CoDesign – Design, Participation and Democracy

Course - first cycle - 30 credits

Syllabus for students autumn 2020, autumn 2019

Course Code:
KD335D revision 1
Swedish name:
CoDesign – Design, deltagande och demokrati
Level of specialisation
G2F
Main fields of study:
No main fields
Language:
English
Date of ratification:
01 March 2019
Decision-making body:
Faculty of Culture and Society
Enforcement date:
02 September 2019

Entry requirements

General entry requirements + English B + At least 120 university credits

Specialisation and progression relative to the degree regulations

The course can normally be included as a part of a general degree at basic level.

Purpose

The course aims at educating skillful and reflective co-designers. Students will learn how to design and carry out collaborative and participatory processes to explore complex societal issues by involving stakeholders with different interests. They will also be able to critically reflect on opportunities and challenges of these processes.

Contents

The course combines a theoretical stream with a practical one.
In the theoretical stream, students will learn about concepts and practical approaches through lectures and workshops. Here the focus will be both on core topics (e.g. co-design history, mutual learning, materiality and participation) and consolidated approaches (e.g. ethnographic methods, collaborative mapping, workshops); as well as more contemporary topics (f.ex. sustainability, commons, speculations, city making, co-production) and experimental approaches (e.g. collective prototyping, design events, critical/speculative interventions).
In the practical stream, students will carry out a co-design project together with external stakeholders (e.g. NGOs, citizens, public authorities). Through the project, students will learn how to master diverse approaches with the support of experienced teachers. The hands-on experience gained from the project will be used a starting point for further reflection and learning in class.

Learning outcomes

After ending the course, the student should be able to:

  • account for core theories, contemporary perspectives and key examples within the area of co-design/participatory design (PD); especially in relation to design, participation and democracy [1]
  • employ a repertoire of consolidated and experimental co-design approaches [2]
  • select and adapt relevant co-design approaches to plan and stage a series of co-design activities [3]
  • initiate and manage relationships with external stakeholders in a co-design project [4].
  • critically analyze and evaluate their own co-design activities using provided theoretical notions and ethical frameworks [5]
  • critically relate co-design to their own main area of study or practice [6]
  • communicate co-design theories, experiences and key insights verbally, visually and in writing for different audiences; as well as constructively discuss and comment on the work of others [7]

Learning activities

The course combines lectures, workshops, a practical co-design project, and seminars.
The lectures relate to learning outcomes 1,2.
The workshops relate to learning outcomes 2, 3.
With the practical co-design project, students will engage in a “real” co-design project together with external stakeholders.

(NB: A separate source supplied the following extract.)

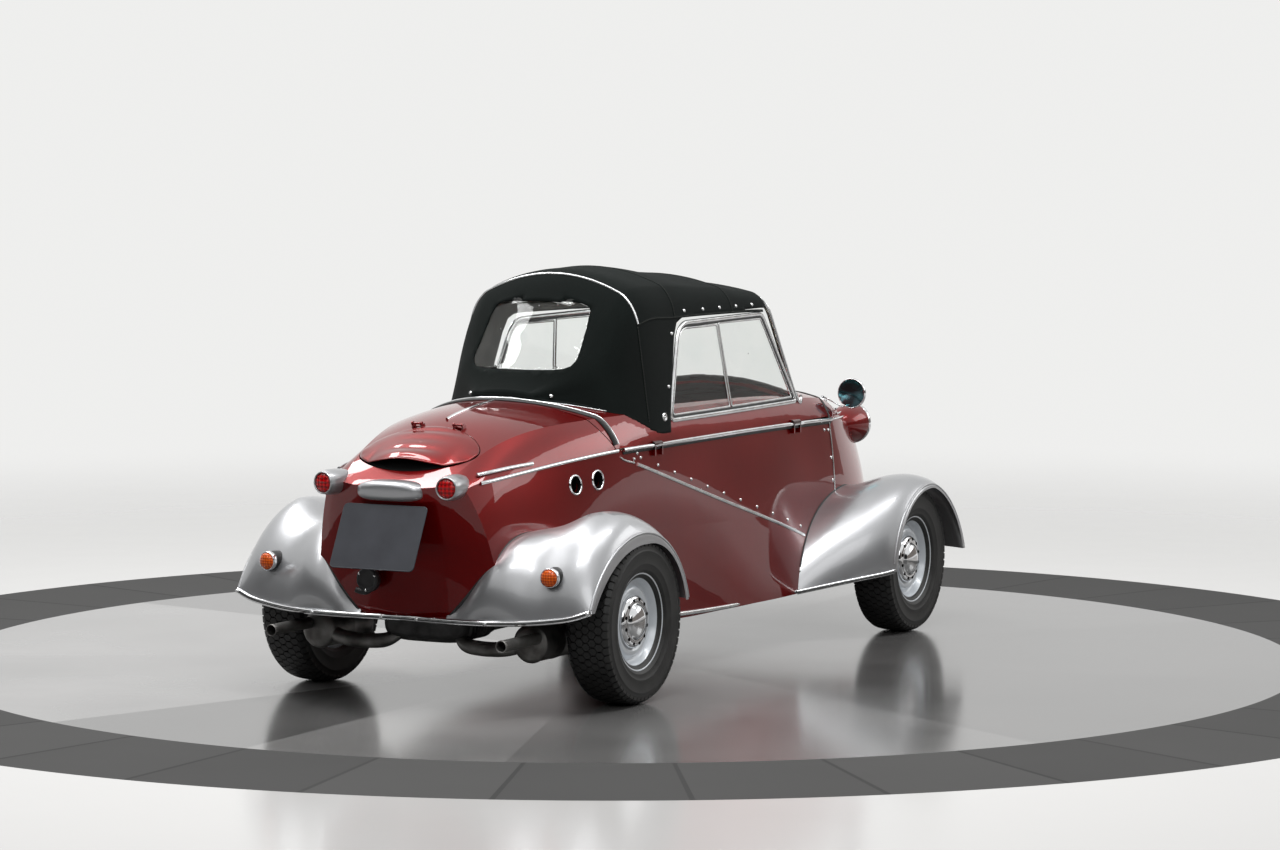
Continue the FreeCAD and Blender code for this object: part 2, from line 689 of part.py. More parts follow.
silencer_x, silencer_y, silencer_z = silencer_rear
pipe_end_x, pipe_y, pipe_z = tail_pipe_end
exhaust = rod(silencer_rear, (silencer_x + silencer_length, silencer_y, silencer_z), silencer_radius)
exhaust = exhaust.fuse(rod((silencer_x + 10, pipe_y, pipe_z), tail_pipe_end, tail_pipe_radius))
header_points = [(engine_rear, *header_start)] + header_bends
for start, end in zip(header_points, header_points[1:]):
    exhaust = exhaust.fuse(rod(start, end, header_radius))
for point in header_points[1:-1]:
    exhaust = exhaust.fuse(Part.makeSphere(header_radius, V(*point)))
exhaust = exhaust.cut(rod((silencer_x - 60, pipe_y, pipe_z), (pipe_end_x - 5, pipe_y, pipe_z), tail_pipe_bore))
exhaust = exhaust.cut(engine)
save("exhaust", Part.makeCompound([exhaust, mirrored(exhaust)]))

# ---- lamps, plate, horn and mirror ----
def turned(profile, centre):
    """A profile of (offset forward, radius) points turned about an axis along X through centre."""
    places = [V(centre[0] + offset, centre[1], centre[2] + radius) for offset, radius in profile]
    wire = Part.makePolygon(places + [places[0]])
    return Part.Face(wire).revolve(V(*centre), V(1, 0, 0), 360)


def pair(shape):
    return Part.makeCompound([shape, mirrored(shape)])


tail_lamp_profile = [
    (0, 0), (0, lamp_ring_radius), (9, lamp_ring_radius), (10, lamp_body_radius - 2), (30, lamp_body_radius),
    (60, lamp_body_radius), (90, lamp_body_radius - 4), (120, lamp_body_radius - 11), (145, lamp_body_radius - 20),
    (lamp_body_length, 8), (lamp_body_length, 0),
]
tail_lens_profile = [(-7, 0), (-5, lens_radius * 0.6), (0, lens_radius), (0, 0)]
save("tail_lamps", pair(turned(tail_lamp_profile, lens_place).cut(outer_tail)))
save("tail_lenses", pair(turned(tail_lens_profile, lens_place)))
indicator_profile = [
    (0, 0), (2, indicator_radius * 0.7), (8, indicator_radius), (12, indicator_radius + 4), (90, indicator_radius), (90, 0),
]
indicator = turned(indicator_profile, indicator_place).cut(fender_form(rear_fender_stations, 0, 0))
save("indicators", pair(indicator))

half_plate = plate_width / 2
plate_low_x, plate_low_z = plate_bottom
plate_run = math.hypot(plate_top[0] - plate_low_x, plate_top[1] - plate_low_z)
plate_lean = math.degrees(math.atan2(plate_top[0] - plate_low_x, plate_top[1] - plate_low_z))
plate = Part.makeBox(plate_thickness, plate_width, plate_run, V(0, -half_plate, 0))
corners = [edge for edge in plate.Edges if abs(edge.tangentAt(edge.FirstParameter).x) > 0.9]
plate = plate.makeFillet(plate_round, corners)
plate.rotate(V(0, 0, 0), V(0, 1, 0), plate_lean)
plate.translate(V(plate_low_x, 0, plate_low_z))
behind_plate = side_prism([plate_bottom, plate_top, (0, plate_top[1]), (0, plate_low_z)], -half_plate, half_plate)
for y in strut_places:
    strut_z = plate_low_z + strut_rise
    strut = rod((plate_low_x, y, strut_z), (strut_front_x, y, strut_z), strut_radius)
    plate = plate.fuse(strut.common(behind_plate))
save("number_plate", plate.cut(outer_tail))
lamp_x, lamp_y, lamp_z = plate_lamp_place
half_lamp = plate_lamp_width / 2
plate_lamp = rod((lamp_x + 12, -half_lamp, lamp_z), (lamp_x + 12, half_lamp, lamp_z), plate_lamp_radius)
plate_lamp = plate_lamp.makeFillet(plate_lamp_round, [edge for edge in plate_lamp.Edges if edge.Closed])
save("plate_lamp", plate_lamp.cut(outer_tail))
horn_profile = [(0, 0), (0, 12), (4, horn_radius - 4), (10, horn_radius), (22, horn_radius), (34, 16), (90, 16), (90, 0)]
save("horn", turned(horn_profile, horn_place).cut(outer_tail))

headlamp_profile = [
    (0, 0), (0, headlamp_radius), (-12, headlamp_radius), (-36, headlamp_radius - 3), (-72, headlamp_radius - 10),
    (-108, headlamp_radius - 24), (-136, headlamp_radius - 42), (-headlamp_length, 10), (-headlamp_length, 0),
]
headlamp_lens_profile = [
    (seat_clearance, 0), (seat_clearance, headlamp_radius - 8), (6, headlamp_radius - 12), (11, headlamp_radius - 20),
    (16, headlamp_radius * 0.45), (20, 0),
]
save("headlamps", pair(turned(headlamp_profile, headlamp_place).cut(outer)))
save("headlamp_lenses", pair(turned(headlamp_lens_profile, headlamp_place).cut(outer)))
mirror_profile = [(0, 0), (0, mirror_radius), (6, mirror_radius), (16, mirror_radius * 0.7), (22, 0)]
mirror_x, mirror_y, mirror_z = mirror_place
stem = rod((mirror_x + 8, mirror_y + 10, mirror_z - 10), mirror_foot, mirror_stem_radius)
save("mirror", largest(turned(mirror_profile, mirror_place).fuse(stem).cut(outer)))

# ---- cabin ----
for name, seat_box, backrest in (("front", front_seat, front_backrest), ("rear", rear_seat, rear_backrest)):
    rear_x, front_x, low_z, high_z = seat_box
    back_top, lean = backrest
    profile = [
        (rear_x, low_z), (front_x, low_z), (front_x, high_z + cushion_rise), (rear_x + cushion_back, high_z),
        (rear_x + backrest_thickness - lean, back_top), (rear_x - lean, back_top),
    ]
    save("seat_" + name, side_prism(profile, -seat_half, seat_half))
    base_half = seat_half - seat_base_side_inset
    seat_base = block(rear_x + seat_base_rear_inset, front_x - seat_base_front_inset, -base_half, base_half,
                      0, low_z - seat_clearance)
    save("seat_base_" + name, seat_base.common(inner))

dash_rear, dash_front = dash_place
dashboard = inner.common(block(dash_rear, dash_front, -400, dash_half, dash_low, dash_high))
grip_x, _, grip_z = bar_grip
column_slope = (bar_pivot[2] - grip_z) / (bar_pivot[0] - grip_x)
column_end = (column_end_x, 0.0, grip_z + (column_end_x - grip_x) * column_slope)
column = rod(bar_grip, column_end, bar_radius)
column_room = rod(bar_grip, column_end, bar_radius + running_clearance)
post = block(dash_rear, dash_front, -dash_post_half, dash_post_half, dash_post_low, dash_low + 2)
save("dashboard", dashboard.fuse(post).cut(column_room))
handlebar = column.fuse(rod((grip_x, -bar_half, grip_z), (grip_x, bar_half, grip_z), bar_radius))
sweep_back, sweep_out, sweep_down = grip_sweep
for side in (-1, 1):
    grip_end = (grip_x - sweep_back, side * (bar_half + sweep_out), grip_z - sweep_down)
    handlebar = handlebar.fuse(rod((grip_x, side * bar_half, grip_z), grip_end, grip_radius))
save("handlebar", handlebar)

# ---- body nodes ----
tail = tail.cut(on_axle(rear_axle_x, -500, 500, half_shaft_radius + shaft_clearance))
save("tub", tub)
save("tail", tail)
save("nose", nose)
for place, shape in fenders.items():
    save("fender_" + place + "_left", shape)
    save("fender_" + place + "_right", mirrored(shape))
save("canopy_base", canopy_base)
save("window_frame", window_frame)
save("windscreen", windscreen)
save("side_glass", glass)
save("hood", hood)
save("rear_window", rear_window)
save("lid", lid)
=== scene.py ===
import math

import bmesh
import bpy
from mathutils import Matrix, Vector
from mathutils.bvhtree import BVHTree


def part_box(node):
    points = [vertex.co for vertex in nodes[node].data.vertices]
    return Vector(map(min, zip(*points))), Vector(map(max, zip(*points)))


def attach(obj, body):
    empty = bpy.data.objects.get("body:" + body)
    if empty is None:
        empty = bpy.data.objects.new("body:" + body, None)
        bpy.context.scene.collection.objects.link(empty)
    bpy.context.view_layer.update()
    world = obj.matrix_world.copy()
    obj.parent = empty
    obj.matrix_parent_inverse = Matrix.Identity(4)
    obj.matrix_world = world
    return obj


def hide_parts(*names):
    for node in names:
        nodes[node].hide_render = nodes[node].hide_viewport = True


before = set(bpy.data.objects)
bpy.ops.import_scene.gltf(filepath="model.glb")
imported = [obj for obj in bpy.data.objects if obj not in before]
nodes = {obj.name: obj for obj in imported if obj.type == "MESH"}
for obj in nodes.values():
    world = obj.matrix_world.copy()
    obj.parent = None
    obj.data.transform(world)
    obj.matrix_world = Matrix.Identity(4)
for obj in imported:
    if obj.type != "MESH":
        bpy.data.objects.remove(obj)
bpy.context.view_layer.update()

# A tandem two-seat bubble car with a soft top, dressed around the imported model.
# Metres; +X points ahead, +Y to the car's left, +Z up.

scene = bpy.context.scene
scene.view_settings.view_transform = "Standard"
sides = {"right": -1, "left": 1}


def linked(name, data):  # a new object in the scene
    made = bpy.data.objects.new(name, data)
    scene.collection.objects.link(made)
    return made


def settled(holder):  # the mesh that an object's modifiers leave
    graph = bpy.context.evaluated_depsgraph_get()
    result = bpy.data.meshes.new_from_object(holder.evaluated_get(graph))
    bpy.data.objects.remove(holder)
    return result


def smoothed(mesh, smooth=True):
    mesh.polygons.foreach_set("use_smooth", [smooth] * len(mesh.polygons))
    return mesh


def between(low, high, share):
    return low + (high - low) * share


def clamped(value, low=0.0, high=1.0):
    return max(low, min(high, value))


# Camera

viewSettings = {
    "place": (-10.72915, -5.72557, 1.65621),
    "yaw": 0.48485,  # from +X towards +Y
    "pitch": -0.07596,
    "lens": 107.83,
    "sensor": 36.0,
}
camera = linked("camera", bpy.data.cameras.new("camera"))
camera.location = viewSettings["place"]
camera.rotation_euler = (math.pi / 2 + viewSettings["pitch"], 0, viewSettings["yaw"] - math.pi / 2)
camera.data.lens = viewSettings["lens"]
camera.data.sensor_width = viewSettings["sensor"]
camera.data.dof.use_dof = False
camera.data.clip_end = 200
scene.camera = camera


# Wiring for shader and geometry trees

class Term:  # a socket that can stand in an expression
    def __init__(self, maker, socket):
        self.maker = maker
        self.socket = socket


def operator(operation, reflected):
    def combined(term, other):
        return term.maker.maths(operation, *((other, term) if reflected else (term, other)))
    return combined


for word, operation in (("add", "ADD"), ("sub", "SUBTRACT"), ("mul", "MULTIPLY"), ("truediv", "DIVIDE")):
    setattr(Term, "__" + word + "__", operator(operation, False))
    setattr(Term, "__r" + word + "__", operator(operation, True))


class Made:  # a node whose outputs are picked by name or number
    def __init__(self, maker, made):
        self.maker = maker
        self.made = made

    def __getitem__(self, name):
        return Term(self.maker, self.made.outputs[name])


class Maker:  # adds nodes to one tree
    def __init__(self, tree):
        self.tree = tree

    def node(self, kind, sockets=None, settings=None):
        made = self.tree.nodes.new(kind)
        for name, value in (settings or {}).items():
            if name == "stops":
                self.fillRamp(made.color_ramp, value)
            else:
                setattr(made, name, value)
        for name, value in (sockets or {}).items():
            if isinstance(value, Term):
                self.tree.links.new(value.socket, made.inputs[name])
            else:
                made.inputs[name].default_value = value
        return Made(self, made)

    def fillRamp(self, ramp, stops):
        while len(ramp.elements) < len(stops):
            ramp.elements.new(0.5)
        for element, (place, colour) in zip(ramp.elements, stops):
            element.position = place
            element.color = (*colour, 1.0)

    def place(self):
        return self.node("ShaderNodeTexCoord")["Object"]

    def noise(self, scale, detail=2.0):
        sockets = {"Vector": self.place(), "Scale": scale, "Detail": detail}
        return self.node("ShaderNodeTexNoise", sockets)["Fac"]

    def wave(self, place, direction, scale):
        sockets = {"Vector": place, "Scale": scale}
        return self.node("ShaderNodeTexWave", sockets, {"bands_direction": direction})["Fac"]

    def axis(self, name):
        return self.node("ShaderNodeSeparateXYZ", {0: self.place()})[name]

    def maths(self, operation, *values):
        return self.node("ShaderNodeMath", dict(enumerate(values)), {"operation": operation})["Value"]

    def ramp(self, factor, *stops):
        return self.node("ShaderNodeValToRGB", {"Fac": factor}, {"stops": stops})["Color"]

    def mixColours(self, factor, first, second):
        return self.node("ShaderNodeMix", {0: factor, 6: first, 7: second}, {"data_type": "RGBA"})[2]

    def bump(self, height, strength, distance):
        sockets = {"Height": height, "Strength": strength, "Distance": distance}
        return self.node("ShaderNodeBump", sockets)["Normal"]

    def blend(self, factor, first, second, output):
        mixed = self.node("ShaderNodeMixShader", {0: factor, 1: first, 2: second})
        self.node(output, {"Surface": mixed["Shader"]})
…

It relates to learning outcomes 2,3,4,7.
The seminars relate to learning outcomes 1,2,5,6,7

Assessments

The course is assessed through three examinations:
1) Co-design process portfolio. It presents the co-design project process, outcomes and learnings. The following learning outcomes are assessed: 2, 3, 4, 5, 7 (12 credits)
2) Staging and documenting the final “Design Thing”.The following learning outcomes are assessed: 2, 3, 5, 7 (12 credits)
3) An individual written reflection. The following learning outcomes are assessed: 1, 5, 6, 7 (6 credits)

Grading system

Fail (U) or Pass (G).

Course literature and other teaching materials

  • Agger Eriksen M. (2012) Materials matter in Co-design. PhD dissertation. Malmö University.
  • Commission for a Socially Sustainable Malmö. (2013). Malmo’s Path Towards a Sustainable Future: Health, Welfare and Justice.
  • DiSalvo, B., Yip, J., Bonsignore, E., & DiSalvo, C. (2017). Participatory Design for Learning. Routledge.
  • Lury, C. and Wakeford, N. (Eds.). (2012). Inventive methods: The happening of the social. Routledge.
  • Simonsen, J., & Robertson, T. (Eds.) (2013). International Handbook of Participatory Design. Routledge.
  • Weibel, P., & Latour, B. (2005). Making things public. ZKM.
Additional literature/teaching material is specified in the course guide.

Course evaluation

The University provides all students who are participating in, or have completed, a course to express their experiences and views on the course through a course evaluation which is organized at the end of the course. The university will collate the course evaluations and provide information about their results and any actions prompted by them. The results shall be made available to the students. (HF 1:14).

Interim rules

When a course is no longer given, or the contents have been radically changed, the student has the right to re-take the examination, which will be given twice during a one-year period, according to the syllabus which was valid at the time of registration.

Other Information

This is the English version of a Swedish syllabus.